You can try out a demo in `demos/matmul` on mac to see how Luminal takes a naive operation, represented in our IR of 12 simple operations, and compiles it to an optimized, tensor-core enabled Metal kernel. Here’s a video showing how: https://youtu.be/P2oNR8zxSAA
Our approach differs significantly from traditional ML libraries in that we ahead-of-time compile everything, generate a large search space of logically-equivalent kernels, and search through it to find the fastest kernels. This allows us to leverage the Bitter Lesson to discover complex optimizations like Flash Attention entirely automatically without needing manual heuristics. The best rule is no rule, the best heuristic is no heuristic, just search everything.
We’re working on bringing CUDA support up to parity with Metal, adding more flexibility to the search space, adding full-model examples (like Llama), and adding very exotic hardware backends.
We aim to radically simplify the ML ecosystem while improving performance and hardware utilization. Please check out our repo: https://github.com/luminal-ai/luminal and I’d love to hear your thoughts!
Instead of applying just predetermined optimization rules or patterns, the compiler formulates the problem as searching through many possible configurations or versions of the code. Each possible version can have different arrangements, tiling sizes, thread block configurations, memory access patterns, and instruction sequences, right?
And from my understanding, the “search space” is just a collection of all potential versions of the code (kernels) that the compiler can generate from the original input. So for example, the space might include
- Different ways to partition workloads among GPU threads and blocks
- Varying memory access strategies (using shared memory, global memory)
- Various instruction-level optimizations or reordering
- Alternative loop unroll factors or vectorization strategies
The compiler then programmatically produces a large number of candidate kernels by combining different optimizations and configurations. Among these millions of candidates, the compiler tries to find the one that performs best.
In that case, can the compiler print out which gpu configuration works the best for that computer? And will that configuration be applicable to all computers with the same setup?
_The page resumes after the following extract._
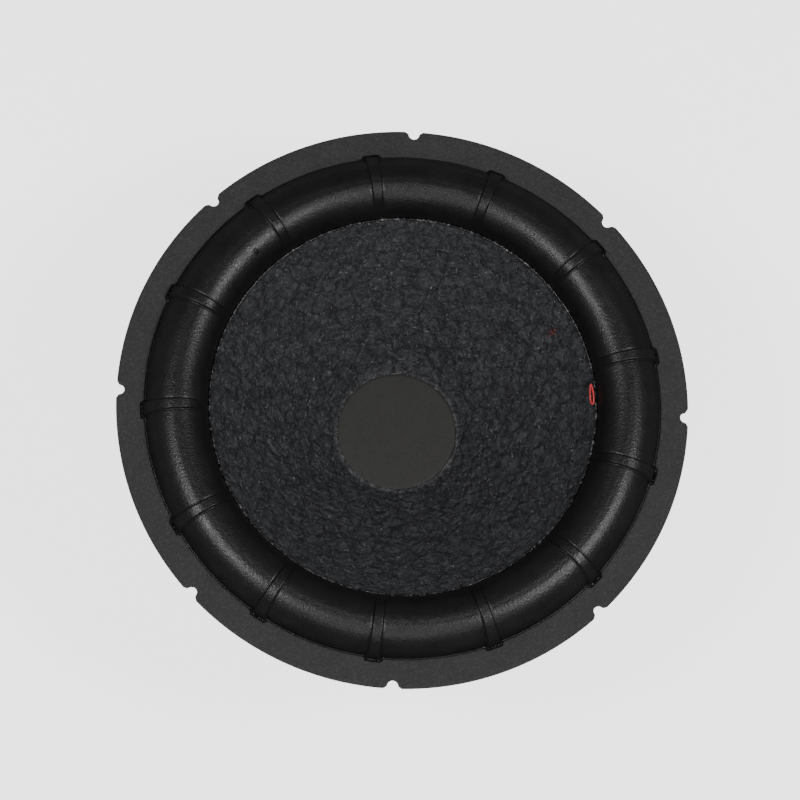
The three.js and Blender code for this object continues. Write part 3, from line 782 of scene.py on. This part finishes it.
def cone_shell():
    across, around_count = 150, 900
    azimuths = np.arange(around_count) * TAU / around_count
    radii = np.linspace(CONE_EDGE, NECK_RADIUS + 0.7, across)
    upright = CONE_WALL * math.hypot(1, CONE_SLOPE)
    tilt = math.atan(CONE_SLOPE)
    back_radii = np.linspace(FORMER_RADIUS + 1.3, CONE_EDGE, 40)
    sections = []
    for azimuth in azimuths:
        cos_a, sin_a = math.cos(azimuth), math.sin(azimuth)
        ragged = 0.35 * ring_noise(azimuth, 22, 4) + 0.25 * ring_noise(azimuth, 70, 9)
        front = []
        for radius in radii:
            height = float(cone_face(radius))
            relief = wrinkles(Vector((radius * cos_a, radius * sin_a, height)))
            stitched = 1 - math.exp(-((radius - SEAM_RADIUS) / 1.1) ** 2)
            near_edge = min(1, (CONE_EDGE - radius) / 2)
            near_neck = min(1, 0.3 + (radius - NECK_RADIUS) / 6)
            calm = near_neck * (0.25 + 0.75 * near_edge) * (0.3 + 0.7 * stitched)
            depth = 0.72 * relief * calm - 0.28 * (1 - stitched)
            front.append((radius - depth * math.sin(tilt), height + depth * math.cos(tilt)))
        lip = CAP_RADIUS - 0.55 - 1.1 * ragged
        neck = [(CAP_RADIUS + 0.25, CAP_TOP + 0.75 + 0.5 * ragged)]
        neck += [(lip + 0.35, CAP_TOP + 0.72 + 0.4 * ragged), (lip, CAP_TOP + 0.4)]
        neck += [(lip + 0.4, CAP_TOP + 0.12), (CAP_RADIUS + 0.12, CAP_TOP + 0.1)]
        neck += [(CAP_RADIUS + 0.12, NECK_HEIGHT + 0.02), (FORMER_RADIUS + 0.25, NECK_HEIGHT + 0.02)]
        collar = [(FORMER_RADIUS + 0.2, COLLAR_BOTTOM), (FORMER_RADIUS + 1.3, COLLAR_BOTTOM)]
        back = [(radius, float(cone_face(radius)) - upright) for radius in back_radii]
        sections.append(front + neck + collar + back)
    return around(azimuths, sections, "cone_shell")


def cap_disc():
    outline = [(0, CAP_BOTTOM), (CAP_RADIUS - 0.3, CAP_BOTTOM), (CAP_RADIUS, CAP_BOTTOM + 0.3)]
    rim = [(0, 0.35), (0.12, 0.12), (0.4, 0)]
    outline += [(CAP_RADIUS - inward, CAP_TOP - down) for inward, down in rim]
    outline += [(r, CAP_TOP + 0.15 * (1 - (r / CAP_RADIUS) ** 2)) for r in np.linspace(CAP_RADIUS - 2, 0, 12)]
    return turned("cap_disc", outline, closed=False)


def glue_bead():
    count = 900
    azimuths = np.arange(count) * TAU / count
    sections = []
    for azimuth in azimuths:
        swell = 0.5 + 0.5 * ring_noise(azimuth, 26, 1)
        size = 0.55 + 0.45 * swell + 0.2 * ring_noise(azimuth, 90, 2)
        centre = (CONE_EDGE - 0.1, CONE_TOP + 0.15)
        section = []
        for step in range(12):
            angle = TAU * step / 12
            section.append((centre[0] + size * 0.75 * math.cos(angle), centre[1] + size * math.sin(angle)))
        sections.append(section)
    return around(azimuths, sections, "glue_bead")


def tube_mesh(name, points, radius, sides=8, closed=False):
    """A tube with closed ends through the points; radius may be one value or one for each point."""
    points = [Vector(p) for p in points]
    radii = radius if hasattr(radius, "__len__") else [radius] * len(points)
    verts, faces = [], []
    last_side = None
    for index, point in enumerate(points):
        if closed:
            ahead = points[(index + 1) % len(points)] - points[index - 1]
        else:
            ahead = points[min(index + 1, len(points) - 1)] - points[max(index - 1, 0)]
        ahead.normalize()
        if last_side is None:
            helper = Vector((0, 0, 1)) if abs(ahead.z) < 0.9 else Vector((1, 0, 0))
            last_side = ahead.cross(helper).normalized()
        side = (last_side - ahead * last_side.dot(ahead)).normalized()
        last_side = side
        other = ahead.cross(side)
        for step in range(sides):
            angle = TAU * step / sides
            verts.append(point + (side * math.cos(angle) + other * math.sin(angle)) * radii[index])
    rings = len(points)
    for ring in range(rings if closed else rings - 1):
        nxt = (ring + 1) % rings
        for step in range(sides):
            nxt_step = (step + 1) % sides
            here, there = ring * sides, nxt * sides
            faces.append((here + step, here + nxt_step, there + nxt_step, there + step))
    if not closed:
        faces.append(tuple(range(sides))[::-1])
        faces.append(tuple((rings - 1) * sides + step for step in range(sides)))
    return mesh_object(name, [tuple(v) for v in verts], faces)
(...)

This is such an interesting technique.
This obviously creates a combinatorial problem that we mitigate with smarter search.
The kernels are run on the computer the compiler is running on. Since runtime is our gold standard it will search for the best configuration for your hardware target. As long as the setup is mostly the same, the optimizations should carry over, yes.
The typical range is 10 mins to 10 hours. It won't be fast but you only have to do it once and then those optimizations are set for every forward pass.
Great that some numbers are provided, but in isolation, I'm not sure what they provide. It would be helpful to also share what tok/s you'd get with llama.cpp or something else on the same hardware, so we can actually understand if it's faster or not :) Also including the prompt processing would be a bonus!
Also, what about CUDA alternatives like ROCm?